**THE PROBLEM:**
Write out the listing exactly as it is given.

::::::::

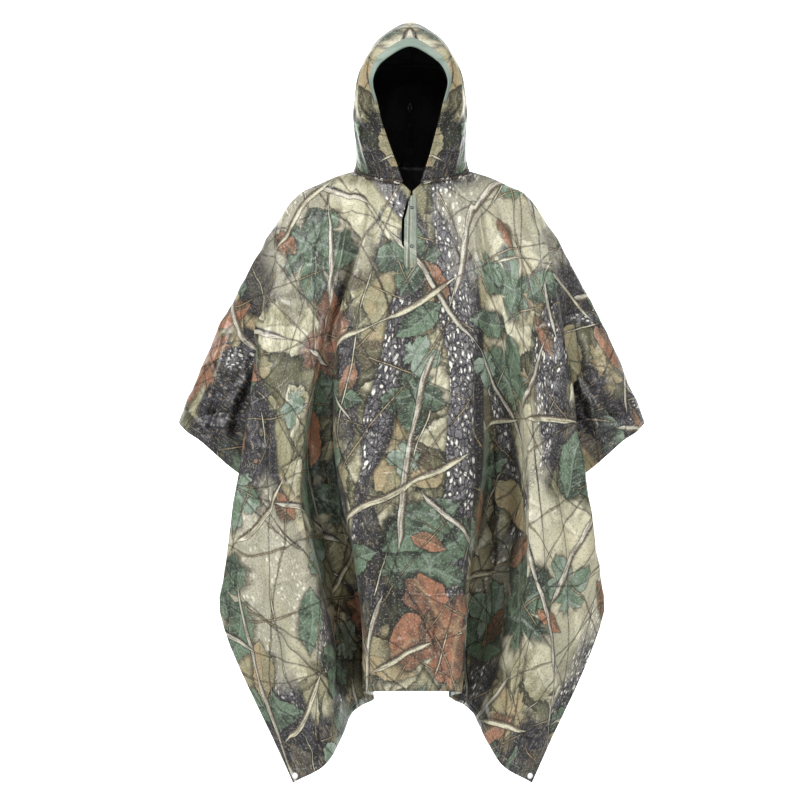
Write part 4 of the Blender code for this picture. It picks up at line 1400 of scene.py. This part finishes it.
# %% Hood tables
HEAD_MIDDLE = (0.0, 0.0, 0.15)
HOOD_LIFT = 0.0006
SEAM_OVERLAP = 0.0004  # the halves meet a little past the middle, so that no light comes through
CROWN_PEAK, PEAK_WIDTH = 0.0006, 0.014  # the crown seam stands up in a low ridge
HOOD_LEAN, LEAN_FROM, LEAN_OVER = 0.0032, 0.04, 0.08  # the hood stands a little toward the wearer's right
HOOD_LEVELS = (0.0, 0.28, 0.55, 0.74, 0.90, 1.0)
HOOP_STOPS = (0.0, 0.12, 0.28, 0.37, 0.46, 0.55, 0.64, 0.82, 1.0)
HOOD_HOOPS = {  # out, forward, height
    "face": (
        (0.0185, 0.087, 0.0085),
        (0.045, 0.104, 0.085),
        (0.066, 0.112, 0.162),
        (0.0745, 0.113, 0.216),
        (0.0455, 0.109, 0.256),
        (0.000, 0.105, 0.278),
    ),
    "brim": (
        (0.055, 0.075, 0.012),
        (0.080, 0.092, 0.085),
        (0.095, 0.094, 0.168),
        (0.091, 0.092, 0.232),
        (0.052, 0.086, 0.289),
        (0.000, 0.082, 0.316),
    ),
    "cheek": (
        (0.090, 0.045, 0.020),
        (0.108, 0.054, 0.092),
        (0.112, 0.052, 0.170),
        (0.097, 0.046, 0.244),
        (0.052, 0.038, 0.305),
        (0.000, 0.034, 0.3315),
    ),
    "temple": (
        (0.104, 0.023, 0.029),
        (0.1115, 0.024, 0.096),
        (0.1135, 0.018, 0.171),
        (0.098, 0.012, 0.246),
        (0.053, 0.004, 0.3105),
        (0.000, 0.000, 0.3362),
    ),
    "side": (
        (0.1125, 0.000, 0.0365),
        (0.1120, -0.006, 0.100),
        (0.1135, -0.016, 0.170),
        (0.098, -0.024, 0.242),
        (0.053, -0.032, 0.304),
        (0.000, -0.036, 0.3305),
    ),
    "behind_ear": (
        (0.104, -0.022, 0.040),
        (0.107, -0.036, 0.102),
        (0.109, -0.052, 0.166),
        (0.098, -0.062, 0.230),
        (0.053, -0.068, 0.286),
        (0.000, -0.072, 0.315),
    ),
    "nape_side": (
        (0.090, -0.044, 0.043),
        (0.096, -0.066, 0.102),
        (0.099, -0.088, 0.160),
        (0.088, -0.100, 0.216),
        (0.051, -0.104, 0.268),
        (0.000, -0.106, 0.288),
    ),
    "nape": (
        (0.055, -0.074, 0.049),
        (0.061, -0.102, 0.094),
        (0.064, -0.126, 0.140),
        (0.056, -0.137, 0.184),
        (0.033, -0.141, 0.226),
        (0.000, -0.142, 0.244),
    ),
    "back": (
        (0.000, -0.088, 0.052),
        (0.000, -0.116, 0.088),
        (0.000, -0.138, 0.124),
        (0.000, -0.148, 0.154),
        (0.000, -0.152, 0.180),
        (0.000, -0.152, 0.203),
    ),
}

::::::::

**RESULT BELOW:**
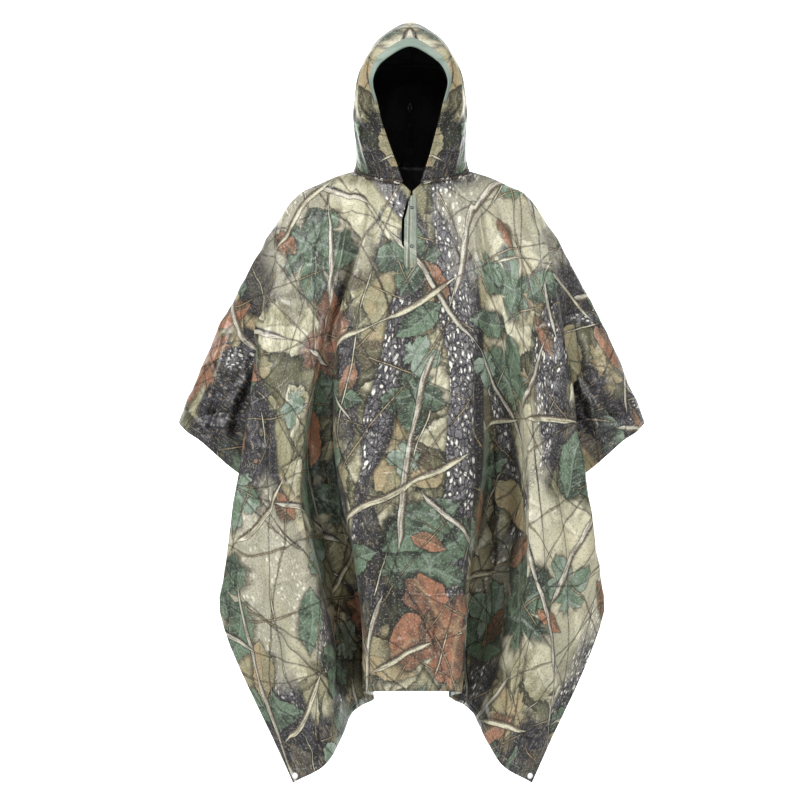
Write part 4 of the Blender code for this picture. It picks up at line 1400 of scene.py. This part finishes it.
# %% Hood tables
HEAD_MIDDLE = (0.0, 0.0, 0.15)
HOOD_LIFT = 0.0006
SEAM_OVERLAP = 0.0004  # the halves meet a little past the middle, so that no light comes through
CROWN_PEAK, PEAK_WIDTH = 0.0006, 0.014  # the crown seam stands up in a low ridge
HOOD_LEAN, LEAN_FROM, LEAN_OVER = 0.0032, 0.04, 0.08  # the hood stands a little toward the wearer's right
HOOD_LEVELS = (0.0, 0.28, 0.55, 0.74, 0.90, 1.0)
HOOP_STOPS = (0.0, 0.12, 0.28, 0.37, 0.46, 0.55, 0.64, 0.82, 1.0)
HOOD_HOOPS = {  # out, forward, height
    "face": (
        (0.0185, 0.087, 0.0085),
        (0.045, 0.104, 0.085),
        (0.066, 0.112, 0.162),
        (0.0745, 0.113, 0.216),
        (0.0455, 0.109, 0.256),
        (0.000, 0.105, 0.278),
    ),
    "brim": (
        (0.055, 0.075, 0.012),
        (0.080, 0.092, 0.085),
        (0.095, 0.094, 0.168),
        (0.091, 0.092, 0.232),
        (0.052, 0.086, 0.289),
        (0.000, 0.082, 0.316),
    ),
    "cheek": (
        (0.090, 0.045, 0.020),
        (0.108, 0.054, 0.092),
        (0.112, 0.052, 0.170),
        (0.097, 0.046, 0.244),
        (0.052, 0.038, 0.305),
        (0.000, 0.034, 0.3315),
    ),
    "temple": (
        (0.104, 0.023, 0.029),
        (0.1115, 0.024, 0.096),
        (0.1135, 0.018, 0.171),
        (0.098, 0.012, 0.246),
        (0.053, 0.004, 0.3105),
        (0.000, 0.000, 0.3362),
    ),
    "side": (
        (0.1125, 0.000, 0.0365),
        (0.1120, -0.006, 0.100),
        (0.1135, -0.016, 0.170),
        (0.098, -0.024, 0.242),
        (0.053, -0.032, 0.304),
        (0.000, -0.036, 0.3305),
    ),
    "behind_ear": (
        (0.104, -0.022, 0.040),
        (0.107, -0.036, 0.102),
        (0.109, -0.052, 0.166),
        (0.098, -0.062, 0.230),
        (0.053, -0.068, 0.286),
        (0.000, -0.072, 0.315),
    ),
    "nape_side": (
        (0.090, -0.044, 0.043),
        (0.096, -0.066, 0.102),
        (0.099, -0.088, 0.160),
        (0.088, -0.100, 0.216),
        (0.051, -0.104, 0.268),
        (0.000, -0.106, 0.288),
    ),
    "nape": (
        (0.055, -0.074, 0.049),
        (0.061, -0.102, 0.094),
        (0.064, -0.126, 0.140),
        (0.056, -0.137, 0.184),
        (0.033, -0.141, 0.226),
        (0.000, -0.142, 0.244),
    ),
    "back": (
        (0.000, -0.088, 0.052),
        (0.000, -0.116, 0.088),
        (0.000, -0.138, 0.124),
        (0.000, -0.148, 0.154),
        (0.000, -0.152, 0.180),
        (0.000, -0.152, 0.203),
    ),
}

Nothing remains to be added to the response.